__DO THIS__
Copy out every line of the records where the string "follow" occurs.

__INFORMATION SHOWN__
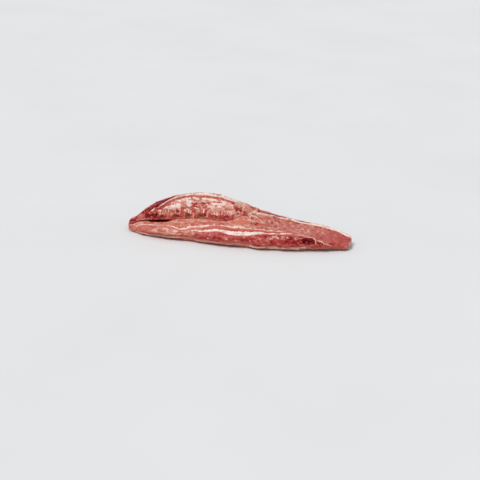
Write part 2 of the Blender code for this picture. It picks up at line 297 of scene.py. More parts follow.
--
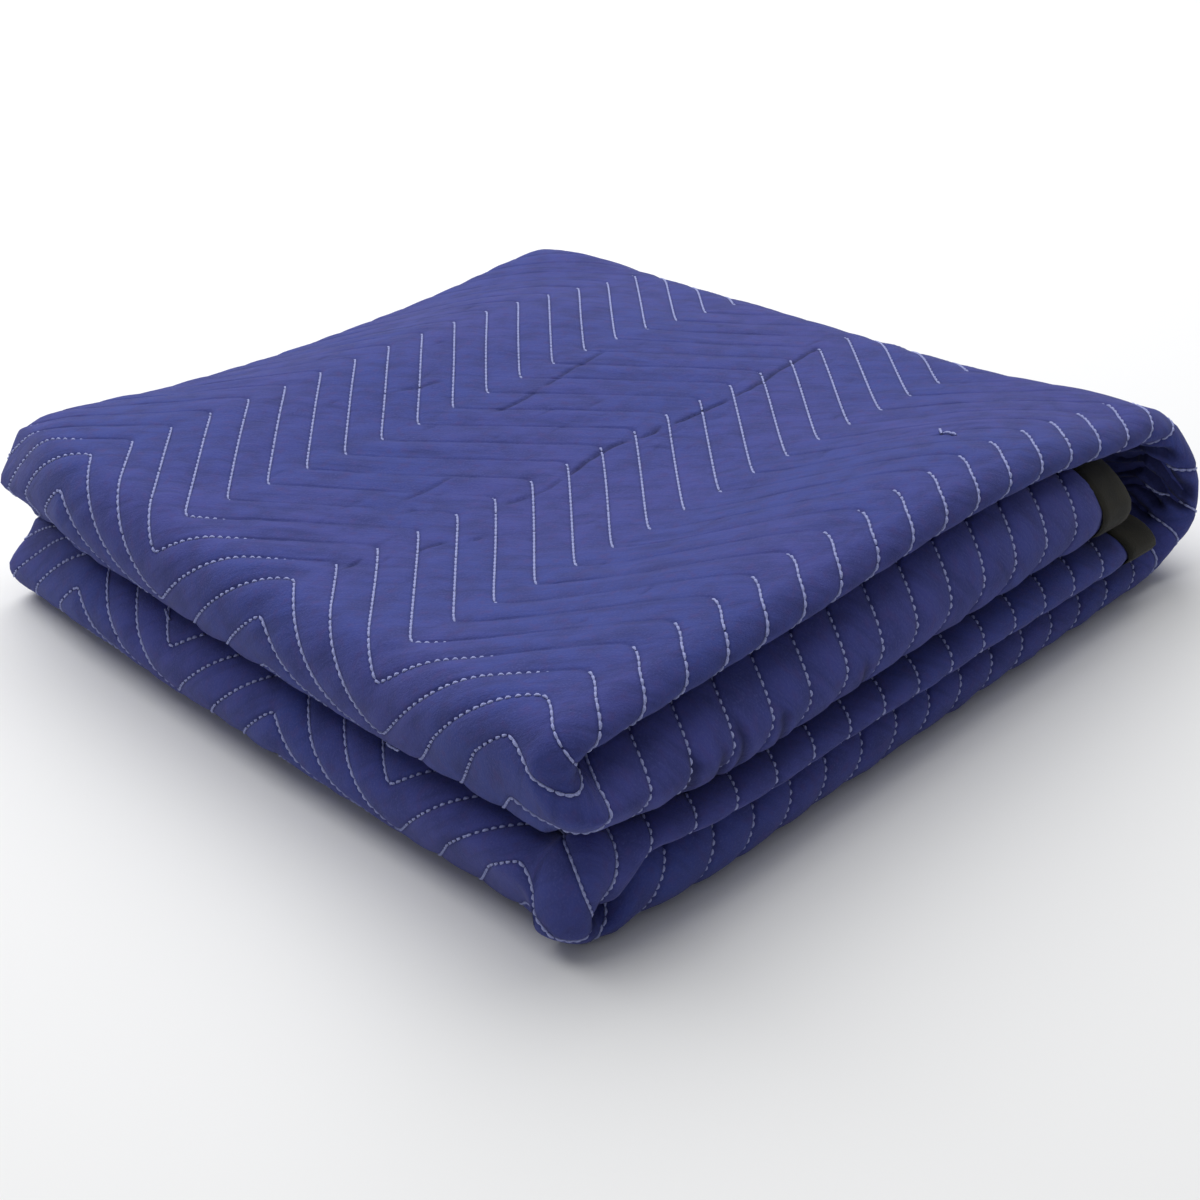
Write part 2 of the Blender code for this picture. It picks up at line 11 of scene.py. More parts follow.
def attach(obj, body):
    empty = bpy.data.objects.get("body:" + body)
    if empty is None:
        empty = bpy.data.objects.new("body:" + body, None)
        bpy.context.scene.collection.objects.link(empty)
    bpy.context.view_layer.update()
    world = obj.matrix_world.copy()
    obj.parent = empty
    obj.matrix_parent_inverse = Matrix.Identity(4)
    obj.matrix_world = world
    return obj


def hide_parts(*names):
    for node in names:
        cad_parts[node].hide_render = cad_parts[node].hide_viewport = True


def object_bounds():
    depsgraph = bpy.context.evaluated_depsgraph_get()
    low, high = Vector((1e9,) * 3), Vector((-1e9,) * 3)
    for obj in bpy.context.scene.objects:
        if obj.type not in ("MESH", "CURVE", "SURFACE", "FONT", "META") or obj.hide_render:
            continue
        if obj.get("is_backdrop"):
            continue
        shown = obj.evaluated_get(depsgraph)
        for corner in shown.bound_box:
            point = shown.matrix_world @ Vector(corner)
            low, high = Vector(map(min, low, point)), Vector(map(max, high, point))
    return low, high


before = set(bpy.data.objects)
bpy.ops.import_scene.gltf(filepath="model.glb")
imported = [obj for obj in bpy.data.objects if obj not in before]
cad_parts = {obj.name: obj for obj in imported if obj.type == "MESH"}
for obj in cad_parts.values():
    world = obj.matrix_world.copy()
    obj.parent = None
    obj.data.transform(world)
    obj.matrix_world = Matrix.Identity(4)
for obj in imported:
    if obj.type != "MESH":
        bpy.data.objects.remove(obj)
...
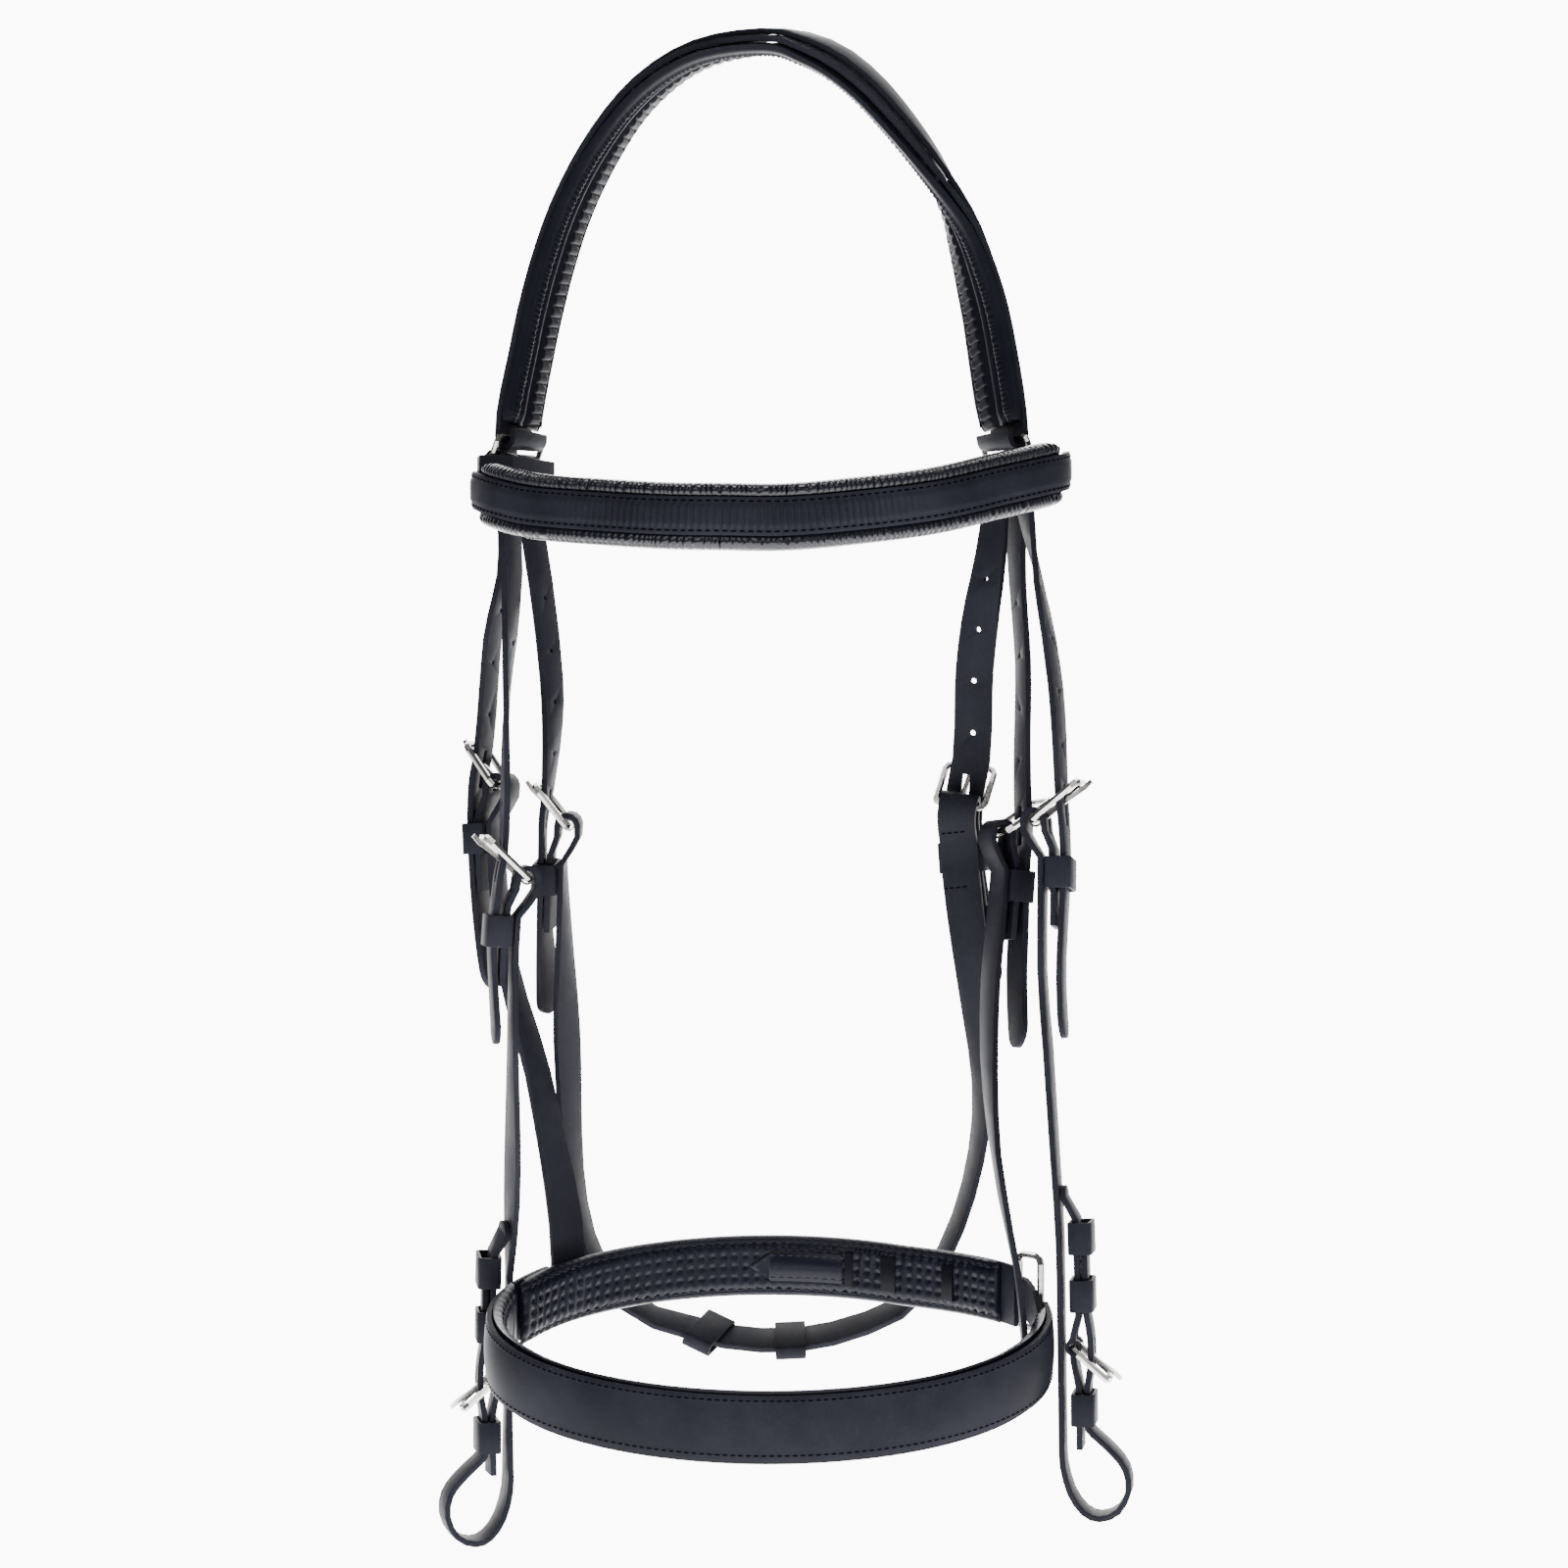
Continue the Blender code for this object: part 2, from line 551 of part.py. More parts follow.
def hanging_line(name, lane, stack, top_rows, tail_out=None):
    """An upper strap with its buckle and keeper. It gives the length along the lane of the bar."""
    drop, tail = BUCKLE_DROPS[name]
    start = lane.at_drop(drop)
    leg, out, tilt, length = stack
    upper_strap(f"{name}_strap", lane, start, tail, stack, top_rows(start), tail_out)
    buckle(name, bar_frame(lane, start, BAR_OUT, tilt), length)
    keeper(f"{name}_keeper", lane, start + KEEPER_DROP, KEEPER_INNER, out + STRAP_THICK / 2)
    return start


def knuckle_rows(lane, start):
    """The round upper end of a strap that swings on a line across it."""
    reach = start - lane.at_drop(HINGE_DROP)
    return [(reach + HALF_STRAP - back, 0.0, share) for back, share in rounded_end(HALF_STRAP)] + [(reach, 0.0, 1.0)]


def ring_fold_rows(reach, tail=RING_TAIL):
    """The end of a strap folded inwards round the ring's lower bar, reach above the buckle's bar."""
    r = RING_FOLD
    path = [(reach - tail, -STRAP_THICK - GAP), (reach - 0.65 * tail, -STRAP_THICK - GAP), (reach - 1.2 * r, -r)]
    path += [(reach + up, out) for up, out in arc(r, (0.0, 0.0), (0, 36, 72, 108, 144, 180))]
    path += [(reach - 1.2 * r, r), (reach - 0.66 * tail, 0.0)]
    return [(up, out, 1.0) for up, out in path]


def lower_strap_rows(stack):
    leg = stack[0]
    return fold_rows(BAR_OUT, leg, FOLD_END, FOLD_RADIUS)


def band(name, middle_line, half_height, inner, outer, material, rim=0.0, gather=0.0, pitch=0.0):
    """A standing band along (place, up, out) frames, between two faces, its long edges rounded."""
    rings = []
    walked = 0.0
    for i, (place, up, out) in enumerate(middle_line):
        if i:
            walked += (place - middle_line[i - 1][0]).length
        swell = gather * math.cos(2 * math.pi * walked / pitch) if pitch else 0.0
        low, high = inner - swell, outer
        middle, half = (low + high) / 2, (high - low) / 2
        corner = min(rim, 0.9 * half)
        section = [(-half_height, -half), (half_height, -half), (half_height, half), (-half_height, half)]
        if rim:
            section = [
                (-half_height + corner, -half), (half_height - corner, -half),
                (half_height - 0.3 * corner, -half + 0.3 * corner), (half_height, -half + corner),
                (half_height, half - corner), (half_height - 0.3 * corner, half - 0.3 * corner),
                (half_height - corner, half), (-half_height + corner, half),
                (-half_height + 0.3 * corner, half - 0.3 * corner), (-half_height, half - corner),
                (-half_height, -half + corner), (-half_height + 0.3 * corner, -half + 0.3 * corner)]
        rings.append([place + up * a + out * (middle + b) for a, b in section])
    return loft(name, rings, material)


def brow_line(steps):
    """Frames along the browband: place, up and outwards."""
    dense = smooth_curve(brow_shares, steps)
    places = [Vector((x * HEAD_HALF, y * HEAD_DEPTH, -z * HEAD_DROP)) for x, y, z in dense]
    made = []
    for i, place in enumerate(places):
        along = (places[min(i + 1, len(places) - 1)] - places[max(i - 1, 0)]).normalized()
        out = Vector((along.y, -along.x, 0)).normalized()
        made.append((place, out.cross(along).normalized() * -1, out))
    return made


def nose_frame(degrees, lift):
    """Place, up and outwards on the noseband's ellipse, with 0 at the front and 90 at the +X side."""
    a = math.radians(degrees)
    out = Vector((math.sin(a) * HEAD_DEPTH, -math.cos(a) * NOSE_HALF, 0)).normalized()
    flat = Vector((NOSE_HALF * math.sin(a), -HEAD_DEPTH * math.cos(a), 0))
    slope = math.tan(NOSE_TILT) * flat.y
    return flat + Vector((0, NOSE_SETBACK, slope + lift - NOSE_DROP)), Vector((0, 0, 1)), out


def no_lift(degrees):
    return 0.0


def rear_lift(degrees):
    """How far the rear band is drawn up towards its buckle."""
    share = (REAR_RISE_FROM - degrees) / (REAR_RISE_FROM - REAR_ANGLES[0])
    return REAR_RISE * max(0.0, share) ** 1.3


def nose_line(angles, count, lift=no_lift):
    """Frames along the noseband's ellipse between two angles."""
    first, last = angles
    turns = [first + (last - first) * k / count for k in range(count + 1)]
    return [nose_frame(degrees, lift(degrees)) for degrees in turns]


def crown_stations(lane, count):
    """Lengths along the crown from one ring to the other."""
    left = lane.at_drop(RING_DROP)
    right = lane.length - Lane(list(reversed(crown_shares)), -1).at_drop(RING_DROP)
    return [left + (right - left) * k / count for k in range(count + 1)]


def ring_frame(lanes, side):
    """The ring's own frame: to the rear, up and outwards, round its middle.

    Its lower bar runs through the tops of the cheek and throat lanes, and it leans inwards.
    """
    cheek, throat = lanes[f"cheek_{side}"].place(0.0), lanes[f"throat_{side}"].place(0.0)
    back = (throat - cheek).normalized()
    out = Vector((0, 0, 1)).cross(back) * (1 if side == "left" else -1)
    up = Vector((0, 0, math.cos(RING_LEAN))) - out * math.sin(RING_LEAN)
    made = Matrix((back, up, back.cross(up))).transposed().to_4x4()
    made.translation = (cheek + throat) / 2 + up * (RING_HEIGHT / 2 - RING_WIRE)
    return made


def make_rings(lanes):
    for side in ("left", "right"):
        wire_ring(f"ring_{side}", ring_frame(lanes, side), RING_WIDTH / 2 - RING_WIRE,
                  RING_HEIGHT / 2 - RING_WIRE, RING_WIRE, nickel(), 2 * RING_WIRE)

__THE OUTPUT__
Write part 2 of the Blender code for this picture. It picks up at line 297 of scene.py. More parts follow.
Write part 2 of the Blender code for this picture. It picks up at line 11 of scene.py. More parts follow.
Continue the Blender code for this object: part 2, from line 551 of part.py. More parts follow.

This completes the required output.